Building a real contender takes more than just switching defenders.
It’s funny what happens when a season dies. The arena goes quiet, the jerseys are folded, and suddenly, the hot air of hope is replaced with the thick fog of reflection. If you’re a Phoenix Suns fan, you’ve lived here before. This familiar purgatory between failure and fantasy. No parades. No banners. Just questions. So many questions. And that same annual ache to somehow, some way, fix it.
It’s why I always say: the Suns might not always be good, but damn if they aren’t always interesting. That’s the hook. That’s the drug. The chaos draws you back in, even when the scoreboard pushes you away. Because the end of a Suns season isn’t just the closing of a chapter, it’s the beginning of speculation season. The most addictive season of all.
You start identifying the cracks. Not just little ones, either. Fault lines. Structural weaknesses. And in classic fashion, we go hunting for solutions like we’ve just stumbled onto a DIY basketball rehab show. A new coach? A wing with a defensive pulse? Somebody, anybody, who can stop dribble penetration without needing a seance? All viable. All floating in the swirling soup of Suns’ discourse.
Ask a dozen fans what went wrong with the 2024-25 squad, and you’ll get a dozen answers. But most of them orbit the same black hole: defense. Or the lack thereof. This team couldn’t stop a sneeze in a library. No identity, no backbone, just crappy vibes and miscommunication. You could call it top-heavy, call it confused, call it cooked. I call it what it was: porous, passive, and permanently behind the eight ball.
So what’s the fix? That’s the seductive question. The one that keeps you scrolling, tweeting, and arguing in group chats. The truth is, if it were as easy as adding a couple of 6’8” wing defenders, we’d all be GMs. But this isn’t NBA 2K. There’s no “Defensive Grit” slider you can drag to the right. Real life is messier. Roster building is harder. And culture? That doesn’t come from a trade machine.

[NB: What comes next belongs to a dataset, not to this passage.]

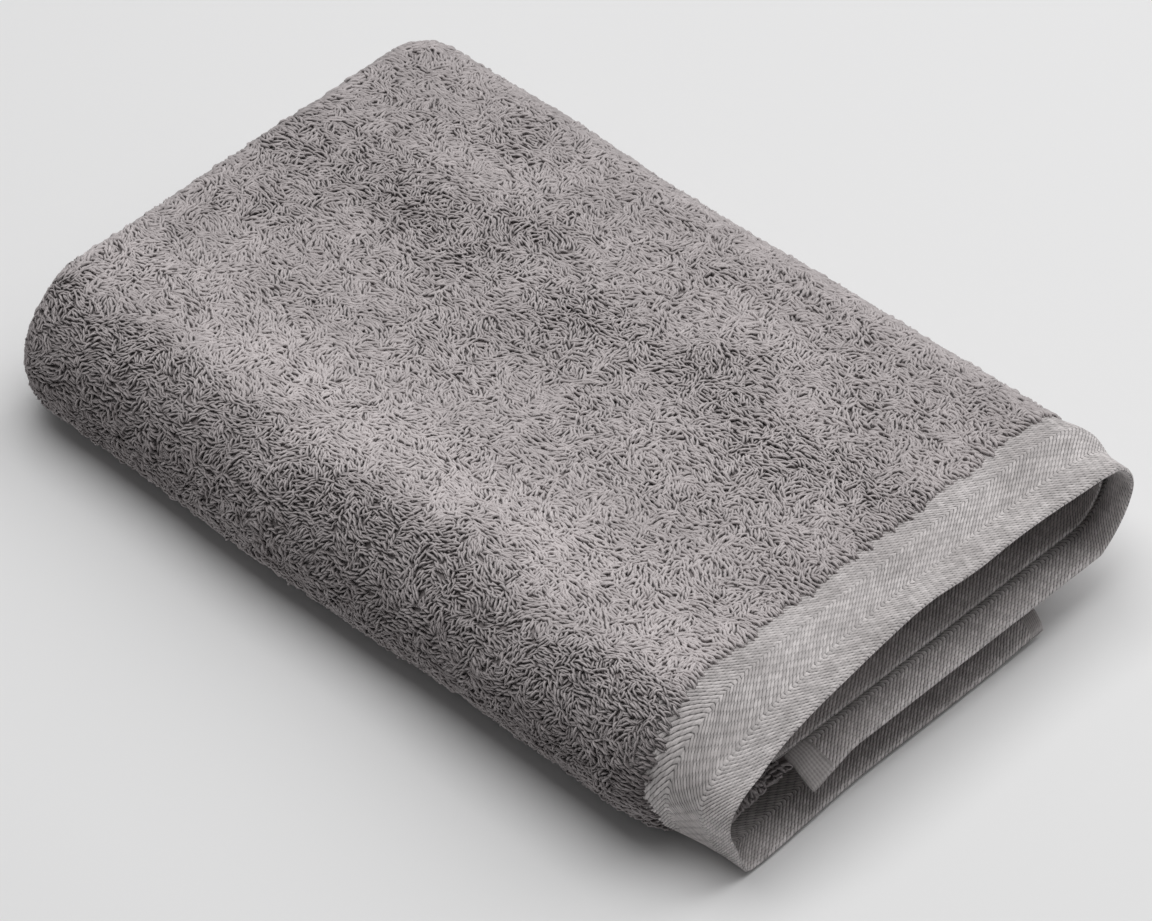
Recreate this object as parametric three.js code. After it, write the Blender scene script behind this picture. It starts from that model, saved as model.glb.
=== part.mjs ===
// A bath towel, folded for the shelf: quartered in its length, then folded in thirds across its width.
// Millimetres, +Z up. The origin is on the surface it lies on, under the middle of the folded towel.
// +Y runs along the towel's length to the closed far end, +X across it to the right-hand fold.
//
// The cloth lies four plies deep in each third. Ply 1 carries the hem that shows, ply 2 the hem tucked
// under it, and plies 3 and 4 meet in a fold of terry behind the hems. Going down, the thirds are the
// middle panel, the right flap and the left flap, which the towel rests on.
import * as THREE from 'three';

// Driving dimensions
const FOLDED_WIDTH = 230;
const FOLDED_LENGTH = 354;
const PLIES = 4;
const TERRY_THICKNESS = 4.9;
const BORDER_THICKNESS = 2.6;
const HEM_THICKNESS = 3.4;
const GAP = 0.3;
const PANEL_GAP = 1.5;
const BORDER_WIDTH = 38;
const END_HEM_WIDTH = 9;
const SIDE_HEM_WIDTH = 8;
const SECOND_HEM_RECESS = 12;
const NEAR_FOLD_RECESS = 14;
const LEFT_FLAP_SHORT_OF_FOLD = 41;
const RIGHT_FLAP_WIDTH = 165;
const ARC_SEGMENTS = 14;

// Levels: the height of each ply's middle, in each third
const PITCH = TERRY_THICKNESS + GAP;
const PANEL_THICKNESS = PLIES * PITCH - GAP;
const FOLDED_HEIGHT = 3 * PANEL_THICKNESS + 2 * PANEL_GAP;
const plyMiddle = (panelBase, ply) => panelBase + (ply - 1) * PITCH + TERRY_THICKNESS / 2;
const upsideDown = (panelBase) => (ply) => plyMiddle(panelBase, ply);
const faceUp = (panelBase) => (ply) => plyMiddle(panelBase, PLIES + 1 - ply);
const rightFlapBase = PANEL_THICKNESS + PANEL_GAP;
const middleBase = 2 * rightFlapBase;

// Fold lines along the towel: the left one holds all three thirds, the right one only the upper two
const leftRadius = FOLDED_HEIGHT / 2;
const leftFold = { x: -FOLDED_WIDTH / 2 + leftRadius, z: leftRadius, side: -1 };
const rightFoldZ = (rightFlapBase + PANEL_THICKNESS + middleBase) / 2;
const rightRadius = FOLDED_HEIGHT - rightFoldZ;
const rightFold = { x: FOLDED_WIDTH / 2 - rightRadius, z: rightFoldZ, side: 1 };

// Places along the length
const hemLine = -FOLDED_LENGTH / 2;
const outerFoldRadius = 1.5 * PITCH;
const innerFoldRadius = 0.5 * PITCH;
const farFoldY = FOLDED_LENGTH / 2 - outerFoldRadius - TERRY_THICKNESS / 2;
const nearFoldY = hemLine + NEAR_FOLD_RECESS + innerFoldRadius + TERRY_THICKNESS / 2;
const hemStart = { 1: hemLine, 2: hemLine + SECOND_HEM_RECESS };

// Every third: where its flat plies begin and end across the width
const thirds = [
  {
    name: 'left_flap',
    from: leftFold.x + GAP,
    to: FOLDED_WIDTH / 2 - LEFT_FLAP_SHORT_OF_FOLD,
    level: upsideDown(0),
    freeEnd: 1,
  },
  {
    name: 'middle_panel',
    from: leftFold.x + GAP,
    to: rightFold.x - GAP,
    level: faceUp(middleBase),
    freeEnd: 0,
  },
  {
    name: 'right_flap',
    from: FOLDED_WIDTH / 2 - RIGHT_FLAP_WIDTH,
    to: rightFold.x - GAP,
    level: upsideDown(rightFlapBase),
    freeEnd: -1,
  },
];

const finishes = {
  terry: { color: 0x8f8888, roughness: 1.0 },
  border: { color: 0xaba7a7, roughness: 0.85 },
  hem: { color: 0xb4b0af, roughness: 0.85 },
};
const acrossBasis = [new THREE.Vector3(1, 0, 0), new THREE.Vector3(0, 0, 1), new THREE.Vector3(0, -1, 0)];
const alongBasis = [new THREE.Vector3(0, 1, 0), new THREE.Vector3(0, 0, 1), new THREE.Vector3(1, 0, 0)];

const towel = new THREE.Group();

function addPiece(name, finish, geometry, basis) {
  const material = new THREE.MeshStandardMaterial({ ...finishes[finish], metalness: 0 });
  const mesh = new THREE.Mesh(geometry, material);
  mesh.name = name;
  if (basis) {
    mesh.quaternion.setFromRotationMatrix(new THREE.Matrix4().makeBasis(...basis));
  }
  towel.add(mesh);
  return mesh;
}

function extruded(shape, depth) {
  return new THREE.ExtrudeGeometry(shape, { depth, bevelEnabled: false, curveSegments: ARC_SEGMENTS });
}

// A flat stretch of cloth, in the ranges [low, high] of x and y, with its middle at height z
function addFlat(name, finish, x, y, z, thickness) {
  const box = new THREE.BoxGeometry(x[1] - x[0], y[1] - y[0], thickness);
  addPiece(name, finish, box).position.set((x[0] + x[1]) / 2, (y[0] + y[1]) / 2, z);
}

// Half a tube's section, bulging to side -1 or 1 of its centre
function halfRing(centre, z, radius, thickness, side) {
  const [start, end] = [-Math.PI / 2, side * Math.PI / 2 - (side < 0 ? Math.PI : 0)];
  const turn = side < 0;
  const shape = new THREE.Shape();
  const outer = radius + thickness / 2;
  const inner = radius - thickness / 2;
  shape.absarc(centre, z, outer, start, end, turn);
  shape.absarc(centre, z, inner, end, start, !turn);
  shape.closePath();
  return shape;
}

// Cloth that turns round a fold line that runs along the towel, in the range y
function addLongFold(name, finish, fold, radius, y, thickness) {
  const shape = halfRing(fold.x, fold.z, radius, thickness, fold.side);
  addPiece(name, finish, extruded(shape, y[1] - y[0]), acrossBasis).position.y = y[1];
}

// Cloth that turns round a fold line that runs across the towel, in the range x
function addCrossFold(name, x, foldY, z, radius, side) {
  const shape = halfRing(foldY, z, radius, TERRY_THICKNESS, side);
  addPiece(name, 'terry', extruded(shape, x[1] - x[0]), alongBasis).position.x = x[0];
}

// The stretches that a hemmed ply is made of, from its hem to where its terry ends
function hemmedStretches(ply, terryEnd) {
  const start = hemStart[ply];
  const borderEnd = start + BORDER_WIDTH;
  return [
    { part: 'end_hem', finish: 'hem', y: [start, start + END_HEM_WIDTH], thickness: HEM_THICKNESS },
    { part: 'border', finish: 'border', y: [start + END_HEM_WIDTH + GAP, borderEnd], thickness: BORDER_THICKNESS },
    { part: 'terry', finish: 'terry', y: [borderEnd + GAP, terryEnd], thickness: TERRY_THICKNESS },
  ];
}

function stretches(ply, terryEnd) {
  if (ply in hemStart) {
    return hemmedStretches(ply, terryEnd);
  }
  return [{ part: 'terry', finish: 'terry', y: [nearFoldY + GAP, terryEnd], thickness: TERRY_THICKNESS }];
}

function addThird({ name, from, to, level, freeEnd }) {
  const clothFrom = freeEnd < 0 ? from + SIDE_HEM_WIDTH + GAP : from;
  const clothTo = freeEnd > 0 ? to - SIDE_HEM_WIDTH - GAP : to;
  for (let ply = 1; ply <= PLIES; ply += 1) {
    for (const { part, finish, y, thickness } of stretches(ply, farFoldY - GAP)) {
      addFlat(`${name}_ply${ply}_${part}`, finish, [clothFrom, clothTo], y, level(ply), thickness);
    }
    if (freeEnd) {
      const hemX = freeEnd > 0 ? [to - SIDE_HEM_WIDTH, to] : [from, from + SIDE_HEM_WIDTH];
      const hemY = [hemStart[ply] ?? nearFoldY + GAP, farFoldY - GAP];
      addFlat(`${name}_ply${ply}_side_hem`, 'hem', hemX, hemY, level(ply), HEM_THICKNESS);
    }
  }
  const x = [from, to];
  addCrossFold(`${name}_outer_far_fold`, x, farFoldY, (level(1) + level(4)) / 2, outerFoldRadius, 1);
  addCrossFold(`${name}_inner_far_fold`, x, farFoldY, (level(2) + level(3)) / 2, innerFoldRadius, 1);
  addCrossFold(`${name}_near_fold`, x, nearFoldY, (level(3) + level(4)) / 2, innerFoldRadius, -1);
}

// Plies 1 and 4 turn round the far end outside plies 2 and 3, so they reach further in the long folds too
function addLongFolds(name, fold, outerRadius) {
  for (let ply = 1; ply <= PLIES; ply += 1) {
    const radius = outerRadius - TERRY_THICKNESS / 2 - (ply - 1) * PITCH;
    const reach = ply === 1 || ply === PLIES ? outerFoldRadius : innerFoldRadius;
    const terryEnd = farFoldY + reach + TERRY_THICKNESS / 2;
    for (const { part, finish, y, thickness } of stretches(ply, terryEnd)) {
      addLongFold(`${name}_ply${ply}_${part}`, finish, fold, radius, y, thickness);
    }
  }
}

thirds.forEach(addThird);
addLongFolds('left_fold', leftFold, leftRadius);
addLongFolds('right_fold', rightFold, rightRadius);

export default towel;
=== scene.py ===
"""Looks of a folded bath towel: one cloth, quartered in its length and folded in thirds across its width.

Lengths inside this script are millimetres in the row frame; meshes are written in metres.
A place on the folded cloth is (s, y, depth): s runs along the towel's width, from the left flap's free
edge round the left fold, over the middle panel and round the right fold to the right flap's free edge.
y runs along the folded length, and depth goes in from the outer face of the folded stack.
A place on the cloth itself is (s, v): v runs along its length, from the hem that shows, round the far
and near folds, to the second hem.
"""

import math

import bpy
import numpy as np
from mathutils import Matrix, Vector


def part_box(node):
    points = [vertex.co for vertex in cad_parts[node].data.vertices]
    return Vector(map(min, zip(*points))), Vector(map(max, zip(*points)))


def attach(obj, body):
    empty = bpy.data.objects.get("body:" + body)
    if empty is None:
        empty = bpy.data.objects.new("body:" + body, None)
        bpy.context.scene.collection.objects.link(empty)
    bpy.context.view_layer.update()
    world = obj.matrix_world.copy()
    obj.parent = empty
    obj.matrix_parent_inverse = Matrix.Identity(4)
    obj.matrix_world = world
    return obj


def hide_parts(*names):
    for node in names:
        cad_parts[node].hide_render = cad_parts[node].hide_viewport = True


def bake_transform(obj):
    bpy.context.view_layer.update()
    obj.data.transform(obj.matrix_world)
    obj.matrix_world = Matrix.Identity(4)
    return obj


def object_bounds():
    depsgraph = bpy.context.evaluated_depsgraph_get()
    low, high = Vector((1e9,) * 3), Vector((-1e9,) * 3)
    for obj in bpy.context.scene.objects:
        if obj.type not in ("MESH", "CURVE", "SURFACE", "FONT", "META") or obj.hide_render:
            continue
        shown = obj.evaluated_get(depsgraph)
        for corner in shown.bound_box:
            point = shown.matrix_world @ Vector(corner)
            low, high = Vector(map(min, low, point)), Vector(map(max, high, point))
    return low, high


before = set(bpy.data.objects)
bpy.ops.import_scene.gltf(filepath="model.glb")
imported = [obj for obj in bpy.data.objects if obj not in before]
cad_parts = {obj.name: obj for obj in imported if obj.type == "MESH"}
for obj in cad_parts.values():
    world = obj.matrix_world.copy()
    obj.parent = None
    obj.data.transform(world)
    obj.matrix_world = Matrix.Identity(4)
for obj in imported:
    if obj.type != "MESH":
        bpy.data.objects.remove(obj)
cad_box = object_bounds()

MM = 0.001
SEED = 20


def box(node):
    low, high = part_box(node)
    return np.array(low) / MM, np.array(high) / MM


# ---------------------------------------------------------------- sizes, from the frame
TOP = cad_box[1].z / MM
panel_low, panel_high = box("middle_panel_ply1_terry")
PLY = panel_high[2] - panel_low[2]
PITCH = panel_high[2] - box("middle_panel_ply2_terry")[1][2]
PANEL = 3 * PITCH + PLY
PLY_DEPTH = [PLY / 2 + PITCH * k for k in range(4)]
HEM_Y = box("middle_panel_ply1_end_hem")[0][1]
SECOND_HEM_Y = box("middle_panel_ply2_end_hem")[0][1]
BORDER = box("middle_panel_ply1_border")[1][1] - HEM_Y
TERRY_Y = HEM_Y + BORDER
FAR_Y = box("middle_panel_outer_far_fold")[0][1]
END_Y = box("middle_panel_outer_far_fold")[1][1]
NEAR_Y = box("middle_panel_near_fold")[1][1]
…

And that, right there, is the old familiar trap, the mirage Suns fans chase every offseason like it’s some basketball El Dorado. The belief that the solution is simple. That the answer lies in one archetype, one fix-all prototype: the mythical 6’8” wing defender. Long arms, lateral quickness, switchability, some Frankensteinian blend of Mikal Bridges and Kawhi Leonard just waiting to be plucked off the vine like a ripe, defensive pomegranate.

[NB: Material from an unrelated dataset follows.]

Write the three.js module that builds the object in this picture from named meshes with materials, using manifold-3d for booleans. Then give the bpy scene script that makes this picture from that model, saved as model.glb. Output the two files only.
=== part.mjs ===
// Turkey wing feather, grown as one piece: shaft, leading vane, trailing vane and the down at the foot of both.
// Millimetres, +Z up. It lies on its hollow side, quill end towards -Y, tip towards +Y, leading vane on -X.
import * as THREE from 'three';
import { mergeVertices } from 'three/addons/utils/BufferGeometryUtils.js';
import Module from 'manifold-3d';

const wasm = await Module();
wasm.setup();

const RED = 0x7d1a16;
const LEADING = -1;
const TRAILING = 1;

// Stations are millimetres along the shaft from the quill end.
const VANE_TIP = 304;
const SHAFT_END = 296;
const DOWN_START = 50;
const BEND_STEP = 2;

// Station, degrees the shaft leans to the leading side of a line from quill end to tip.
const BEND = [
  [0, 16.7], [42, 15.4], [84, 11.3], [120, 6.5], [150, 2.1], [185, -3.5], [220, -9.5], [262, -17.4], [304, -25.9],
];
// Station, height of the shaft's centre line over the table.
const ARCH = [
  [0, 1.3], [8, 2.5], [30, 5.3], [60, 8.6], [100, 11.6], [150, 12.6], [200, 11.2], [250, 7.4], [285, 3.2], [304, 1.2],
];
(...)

But that’s the folly. Again. Still.
Because guess what? Those guys aren’t available. Not in bulk. Not at a discount. You don’t just walk into your local NBA Costco and fill your cart with elite wing defenders. The teams who have them? They keep them. They guard them like nuclear codes. And the ones they’re willing to give up? There’s usually a reason.
And even if you could somehow cobble together a roster full of long-armed, switch-everything, perimeter-choking monsters…who the hell is going to put the ball in the basket? Who’s breaking down the defense? Who’s bailing you out when the offense stalls, eight seconds left on the shot clock and the possession’s already dying? You’d be sitting here next summer pounding the same keyboard, just with a different gripe: this team has no shot creation. No juice. No buckets.
Building a contending roster isn’t just stacking assets like Legos. It’s art. It’s nuance. It’s delicate chemistry and brutal economics. And make no mistake, the Suns have flunked that class two years running. Their arrow isn’t just pointing down, it’s pointing at the floor, and the buzzer already sounded.
But the answer isn’t overcorrecting the wheel until it flies off the car.
Remember last summer? Everyone screamed “we need a point guard.” So they got some. Monte Morris. Then Tyus Jones. Then eventually TyTy Washington. Did it solve anything? Not really. Because the issue was never just point guard. The issue was structure. Synergy. Balance.
Look around the league right now. The remaining playoff teams aren’t carbon copies of each other. They’re wildly different. Some rely on stars, others on systems. Some shoot 53 threes a game, others muck it up in the paint. There is no singular blueprint. That’s the NBA’s eternal shape-shift. What works today gets scouted, adjusted, and obsolete tomorrow.
The goal isn’t to mimic success. It’s to build resilience. Versatility. A roster that doesn’t tilt every time a matchup gets tricky. One that can defend and score. Create and rotate. Run and slow it down.
That’s the mission. Not chasing ghosts from playoff losses past. Not praying for unicorns in free agency. But building something real. Layered. Adaptable.
So here’s the hope. That the Suns don’t overreact this summer. That they don’t fall in love with the shiny solution. That they finally learn from the cyclical whiplash of short-term roster engineering.
Because if they don’t?
We’ll be back here next May. Same song. Slightly sadder verse.